Winter is when it happens. It’s the dampness. The lack of air. It probably has something to do with football too for all I know. It grows on the ceiling. It snakes it way along the grout between the tiles. It colonises the plughole in the shower. It’s called Aspergillus, but you may know it as mould.
In the old days, I used to conduct chemical warfare. Commercial mould killers, chlorine bleach, Agent Orange, whatever I could get my hands on. Then I wised up to the dangerous effects of these substances, and converted to simple and cheap white vinegar, available from the supermarket in 2 litre containers.
That worked wonders, the vinegar. If things were a little tough, a dash of bi-carb soda and the toughest fungi would be cactus.
Still however, I knew that things could be improved.

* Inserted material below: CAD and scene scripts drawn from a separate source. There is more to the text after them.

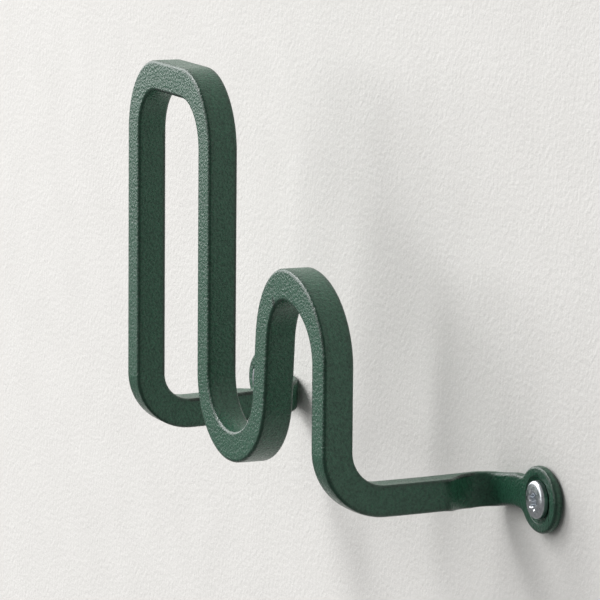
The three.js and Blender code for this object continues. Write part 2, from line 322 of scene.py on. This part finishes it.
def arm_plan(arm):
    """The arm seen from above, with the height of its section and how far its middle drops.

    Returns matching (outward, y) points on the wall side and the outer side, heights and drops."""
    radius = arm.strap_bend
    taper_start = -radius - TAPER_LENGTH
    straight = line((0.0, BAR_Y + arm.bend), (0.0, taper_start))
    thin = STRAP - HALF
    share = np.linspace(0, 1, int(TAPER_LENGTH / STATION_STEP) + 1)
    taper_x = bezier(HALF, HALF, thin, thin, share)
    taper_y = bezier(taper_start, taper_start + TAPER_LEAD, -radius - TAPER_TAIL, -radius, share)
    round_out = (radius - HALF, -radius)
    turn = ellipse(round_out, radius, radius, math.pi, math.pi / 2)
    inner_turn = round_out + (turn - round_out) * (radius - STRAP) / radius
    wall_side = joined([straight + (-HALF, 0), np.stack((np.full(len(share), -HALF), taper_y), -1), turn])
    outer_side = joined([straight + (HALF, 0), np.stack((taper_x, taper_y), -1), inner_turn])
    knots = np.cumsum([0, len(straight) - 1, len(share) - 1, len(turn) - 1])
    rows = np.arange(len(wall_side))
    heights = np.interp(rows, knots, (BAR, BAR, arm.taper_height, STRAP_HEIGHT))
    drops = np.interp(rows, knots, (0, 0, (arm.taper_height - BAR) / 2, 0))
    return wall_side, outer_side, heights, drops


def on_eye(angle):
    """A point of the eye's outline, from the eye's middle."""
    return np.array((EYE_HALF_WIDTH * math.cos(angle), EYE_HALF_HEIGHT * math.sin(angle)))


def eye_normal(angle):
    raw = np.array((EYE_HALF_HEIGHT * math.cos(angle), EYE_HALF_WIDTH * math.sin(angle)))
    return raw / np.linalg.norm(raw)


def fillet_touch(neck):
    """The angle at which the neck's fillet touches the eye's outline."""
    low, high = math.pi / 2, math.pi
    for _ in range(HALVINGS):
        middle = (low + high) / 2
        height = (on_eye(middle) + NECK_FILLET * eye_normal(middle))[1]
        low, high = (middle, high) if height > neck + NECK_FILLET else (low, middle)
    return (low + high) / 2


def eye_outline(arm):
    """Upper outline from the neck to the eye's tip: (outward, height, lean) of each point."""
    neck = STRAP_HEIGHT / 2
    touch = fillet_touch(neck)
    fillet_centre = on_eye(touch) + NECK_FILLET * eye_normal(touch)
    towards_eye = math.atan2(*(-eye_normal(touch))[::-1])
    rows = []
    for x, z in line((arm.strap_bend - HALF - EYE_OFFSET, neck), (fillet_centre[0], neck))[1:]:
        rows.append((x, z, 0.0))
    for angle in np.linspace(-math.pi / 2, towards_eye, FILLET_STEPS)[1:]:
        inward = np.array((math.cos(angle), math.sin(angle)))
        x, z = fillet_centre + NECK_FILLET * inward
        rows.append((x, z, math.atan2(-inward[0], -inward[1])))
    count = int(touch * EYE_HALF_WIDTH / (STATION_STEP / 2))
    for angle in np.linspace(touch, 0, count, endpoint=False)[1:]:
        x, z = on_eye(angle)
        across, upward = eye_normal(angle)
        rows.append((x, z, math.atan2(across, upward)))
    return [(EYE_OFFSET + x, z, lean) for x, z, lean in rows]


def arm_sections(arm):
    """From the start of the arm, through the flattened strap, to the tip of the eye."""
    def place(outward, y, drop=0.0):
        return np.array((arm.side * (LEG_X + outward), y, ARM_LEVEL - drop))

    sections = []
    for near, far, high, drop in zip(*arm_plan(arm)):
        inside, outside = place(*near, drop), place(*far, drop)
        across = outside - inside
        thick = np.linalg.norm(across)
        sections.append(Section((inside + outside) / 2, across / thick, Z_AXIS, thick / 2, high / 2,
                                np.zeros(3), 0.0))
    for outward, height, lean in eye_outline(arm):
        sections.append(Section(place(outward, -STRAP / 2), -Y_AXIS, Z_AXIS, STRAP / 2, height,
                                arm.side * X_AXIS, lean))
    return sections


def ring_pattern():
    """Points around a section with rounded edges, as shares of its thickness and height.

    Each row is (thickness share, share of the edge radius across the thickness, height share,
    share of the edge radius across the height)."""
    flat = np.linspace(-1, 1, FLAT_STEPS, endpoint=False)
    angle = np.linspace(0, math.pi / 2, EDGE_STEPS, endpoint=False)
    rows = [(1, 1, f, 0) for f in flat]
    rows += [(1, math.cos(a), 1, math.sin(a)) for a in angle]
    rows += [(-f, 0, 1, 1) for f in flat]
    rows += [(-1, -math.sin(a), 1, math.cos(a)) for a in angle]
    rows += [(-1, -1, -f, 0) for f in flat]
    rows += [(-1, -math.cos(a), -1, math.sin(a)) for a in angle]
    rows += [(f, 0, -1, 1) for f in flat]
    rows += [(1, math.sin(a), -1, math.cos(a)) for a in angle]
    return np.array(rows, float)


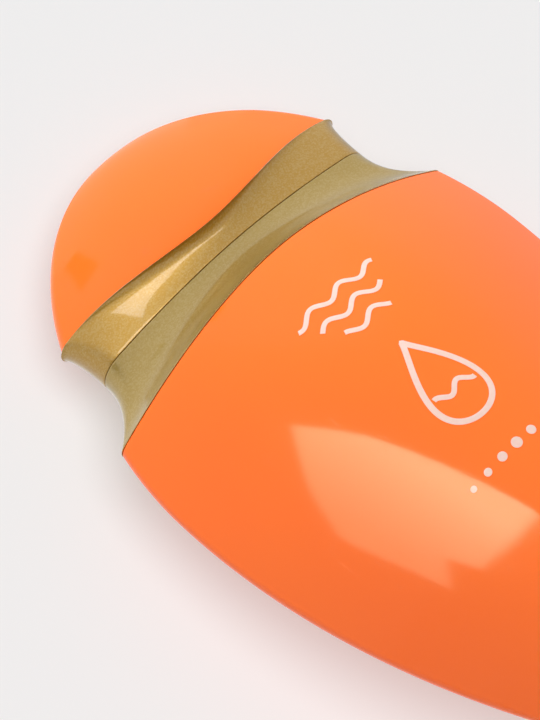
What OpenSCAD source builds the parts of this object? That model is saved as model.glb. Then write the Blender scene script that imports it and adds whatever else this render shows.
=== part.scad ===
// Oval squeeze bottle for sun cream, with a flip-top closure that snaps onto its neck.
// All lengths are millimetres. The bottle stands on its foot at z = 0 and its front faces -Y.
// Every level along the bottle is a lens: two crowned faces that meet in rounded side edges.

/* [Bottle] */
// Height from the foot to the shoulder, where the closure sits
body_h = 78; // [70:1:110]
// Width at the shoulder
shoulder_w = 61.4; // [56:0.2:68]
// Thickness from front to back at the shoulder
shoulder_t = 32.4; // [31:0.2:38]
// Width at the widest level
widest_w = 64.6; // [62:0.2:76]
// How far the widest level lies below the shoulder
widest_drop = 13.6; // [10:0.2:32]
// Thickness at the thickest level
thickest_t = 42; // [38:0.5:46]
// How far the thickest level lies below the shoulder
thickest_drop = 29; // [22:1:44]
// Width of the foot, before its edge is rounded
foot_w = 27; // [24:0.5:44]
// Thickness of the foot, before its edge is rounded
foot_t = 25; // [22:0.5:34]
// Radius of the rounded side edges
side_edge_r = 2; // [1.6:0.2:4]
// Power of the curve across each face: 2 is a parabola, and less makes the middle fuller
face_crown = 1.8; // [1.6:0.1:2.4]
// Radius of the edge round the foot
foot_edge_r = 3; // [1.5:0.5:4]
// Width of the flat rim that the bottle stands on
foot_rim = 2.5; // [1.5:0.5:4]
// Height of the hollow inside the foot rim
foot_hollow = 0.8; // [0.4:0.1:1.5]
// Radius of the edge round the shoulder
shoulder_edge_r = 0.7; // [0.4:0.1:2]
// Wall of the blown bottle
body_wall = 1.1; // [0.8:0.1:1.6]
// Size of the bevels round the floor and the roof inside
inside_bevel = 3; // [1:0.5:4]

/* [Neck] */
// Outer diameter of the neck
neck_d = 14.8; // [14:0.2:15.4]
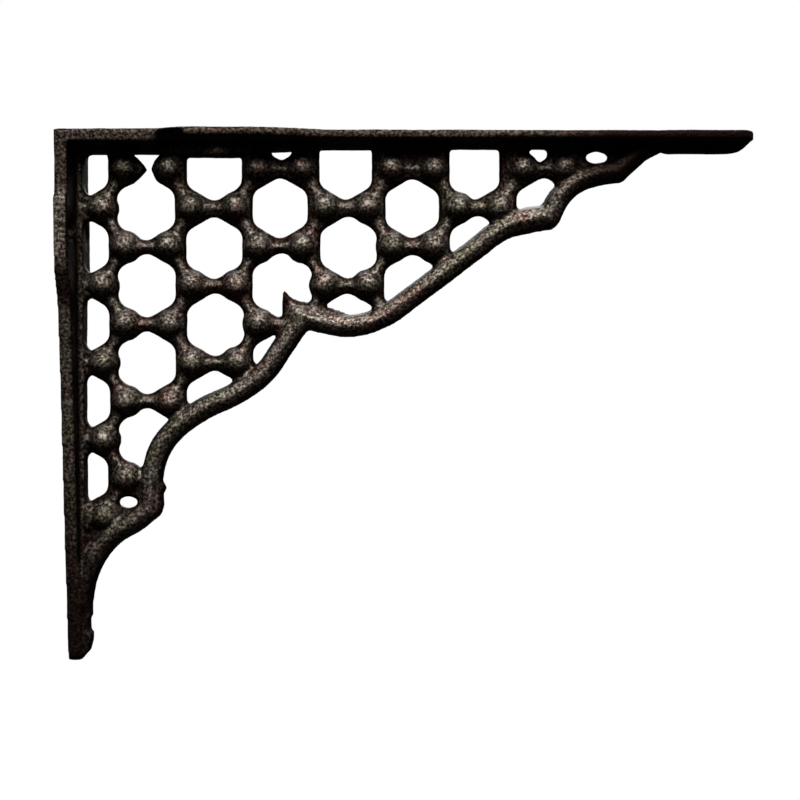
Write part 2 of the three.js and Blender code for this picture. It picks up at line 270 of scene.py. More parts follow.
def mark_end(way):
    """Selects the end face, the one that lies furthest along way."""
    work = bmesh.from_edit_mesh(bpy.context.object.data)
    reach = max(face.calc_center_median().dot(way) for face in work.faces)
    mark_faces(lambda middle, normal: abs(normal.dot(way)) > 0.5 and middle.dot(way) > reach - hair * mm)


def finish_block(name):
    """Closes editing, turns the faces outwards and fixes the place in the mesh."""
    bpy.ops.mesh.select_all(action="SELECT")
    bpy.ops.mesh.normals_make_consistent(inside=False)
    bpy.ops.object.mode_set(mode="OBJECT")
    bpy.ops.object.transform_apply(location=True, rotation=True, scale=True)
    bpy.context.object.name = name
    return bpy.context.object


def drawn_out(name, stations):
    """A bar whose section changes along it. Each station is its middle and its three sizes."""
    (first, size), (second, _) = stations[0], stations[1]
    way = (second - first).normalized()
    run = Vector([abs(v) for v in second - first])
    put_down()
    bpy.ops.mesh.primitive_cube_add(size=1, location=(first + second) / 2, scale=size + run)
    bpy.ops.object.transform_apply(location=True, rotation=True, scale=True)
    bpy.ops.object.mode_set(mode="EDIT")
    last_middle, last_size = second, size
    for middle, next_size in stations[2:]:
        mark_end(way)
        bpy.ops.mesh.extrude_region_move(TRANSFORM_OT_translate={"value": middle - last_middle})
        ratio = [b / a if a > 0 else 1 for a, b in zip(last_size, next_size)]
        bpy.ops.transform.resize(value=ratio, center_override=middle)
        last_middle, last_size = middle, next_size
    return finish_block(name)


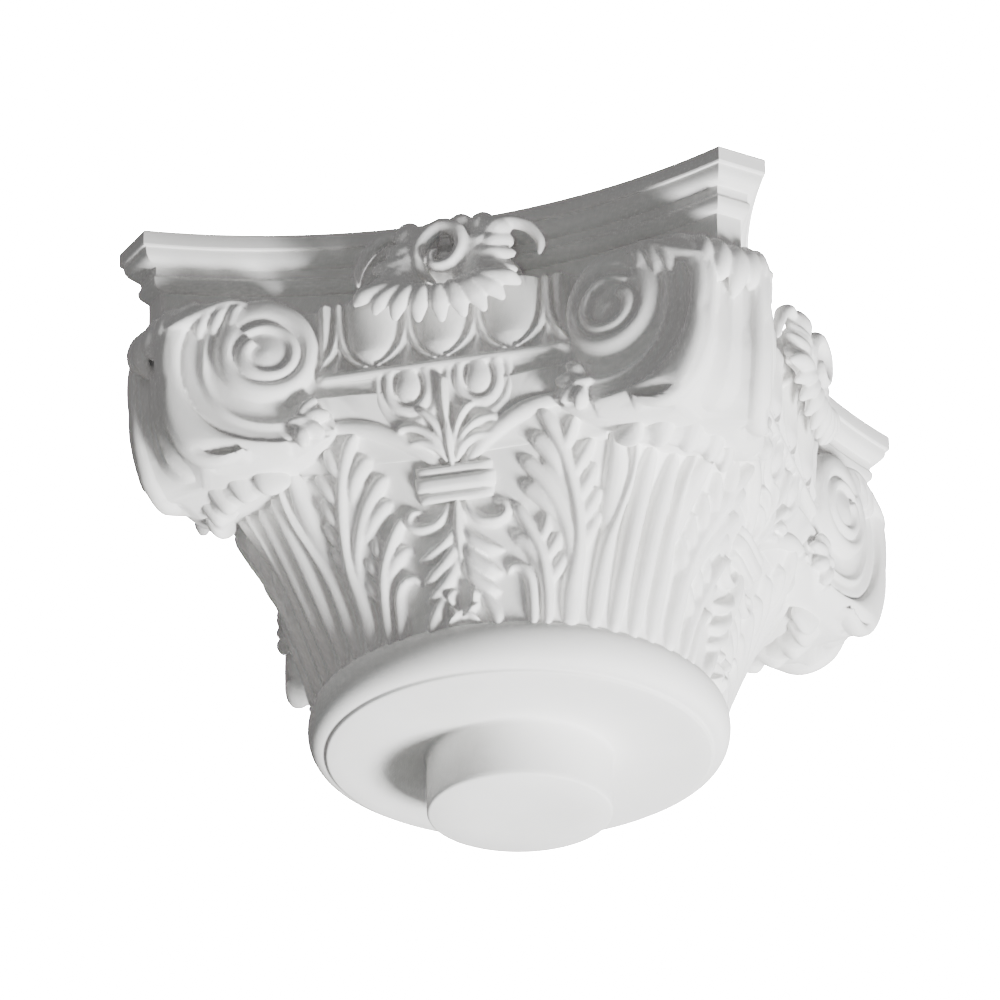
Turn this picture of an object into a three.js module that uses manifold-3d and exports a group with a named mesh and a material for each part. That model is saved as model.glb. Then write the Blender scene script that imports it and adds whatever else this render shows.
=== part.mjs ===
// A cast column capital of the Composite order, for a round column: a short tenon, a flat bed
// ringed by a torus, a bell of acanthus, a straight egg-and-dart echinus between diagonal
// volutes, and a concave-sided abacus with cut horns and a fleuron on each side.
// It is one solid casting. Millimetres, +Z up, origin at the centre of the tenon's end.
import * as THREE from "three";
import { mergeVertices } from "three/addons/utils/BufferGeometryUtils.js";
import Module from "manifold-3d";

// Driving dimensions. Heights are above the bed, the flat ring that sits on the column.
const tenon = { radius: 52.5, length: 35 };
const neck = { bedRadius: 112, torusRadius: 120, torusHeight: 30, neckRadius: 112 };
const abacus = { top: 267, soffit: 205, horn: 188.6, hornInner: 167, waist: 150 };
const bell = { foot: 22, top: 208 };
const volute = { x: 100, y: 168, z: 183, turnIn: 16, eyeStand: 7 };
const echinus = { halfLength: 72, front: 169, back: 110, bottom: 170, top: 208, eggStep: 40 };
const fleuron = { front: 166, centre: 217, halfWidth: 55, up: 47, down: 27 };
const tie = { halfWidth: 22, bottom: 99, top: 117, stand: 9 };
const plaster = { color: 0xf2f1ee, roughness: 0.85, metalness: 0 };

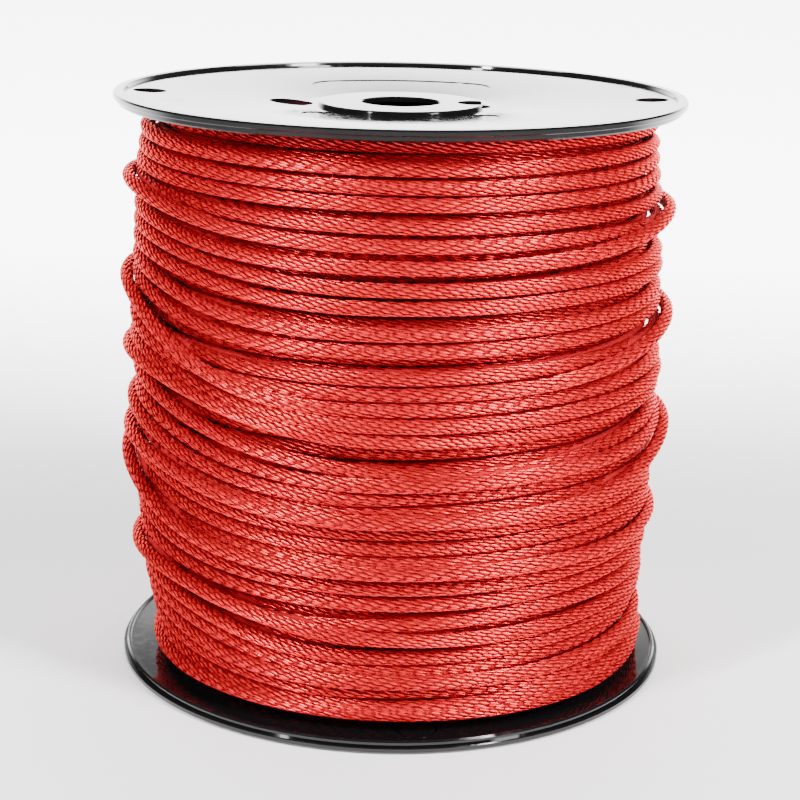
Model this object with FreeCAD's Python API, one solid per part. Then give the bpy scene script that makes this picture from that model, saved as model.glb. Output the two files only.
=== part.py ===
"""A reel of braided line: a black moulded reel with one length of solid-braid rope wound on it.

Frame: millimetres, +Z up along the reel's axis. The origin is the centre of the lower rim's
resting plane. Two copies of one dished flange moulding plug into the ends of a barrel tube,
which carries the winding. The rope is one length: its turns are two closed annular packs, the
hidden turns on the barrel and the turns that show on the outside of them.
"""
import FreeCAD, Part
import math
import os

# ---------------------------------------------------------------- driving dimensions (mm)
FLANGE_RADIUS = 118.0        # over the outboard lip of the rim
REEL_HEIGHT = 242.6          # resting plane to the top of the upper rim
FLANGE_WALL = 2.6            # thickness of the dished web

RIM_HEIGHT = 4.8             # rim bead, measured along the axis
RIM_WIDTH = 4.6              # radial width of the rim's bearing face
LIP_STEP = 1.6               # how much smaller the inboard lip is than the outboard one
LIP_HEIGHT = 2.5             # height of the outboard lip
INNER_BEAD = 1.9             # radial width of the inboard lip
RIM_ROUND = 0.7              # easing of the rim's edges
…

As you know I’m a perfectionist, and despite the success of the simple vinegar solution, and the satisfaction it gave me to flip the bird to Dow Chemical, Unilever, Colgate-Palmolive & Co, I still needed to get down on my hands and knees and apply the elbow grease.
There’s got to be a better way I thought, and as usual I was right. Today I share my bathroom with three friends. Fred, Wilma and Betty I call them. I did have a Barney but he got squashed.
These guests are all members of the Limax Flavux family, and they happily live down in the shower’s plug hole, and come out at night when there’s work to be done. They are Slugs, and they eat mould like sheep eat grass. So just as some people keep animals to keep the grass down. I keep slugs.
Today the bathroom is spick and span, and requires very little maintenance, although there is still a little too much work to do for my liking. In fact, I’m looking for something to live around the S-bend. Anyone got any bright ideas?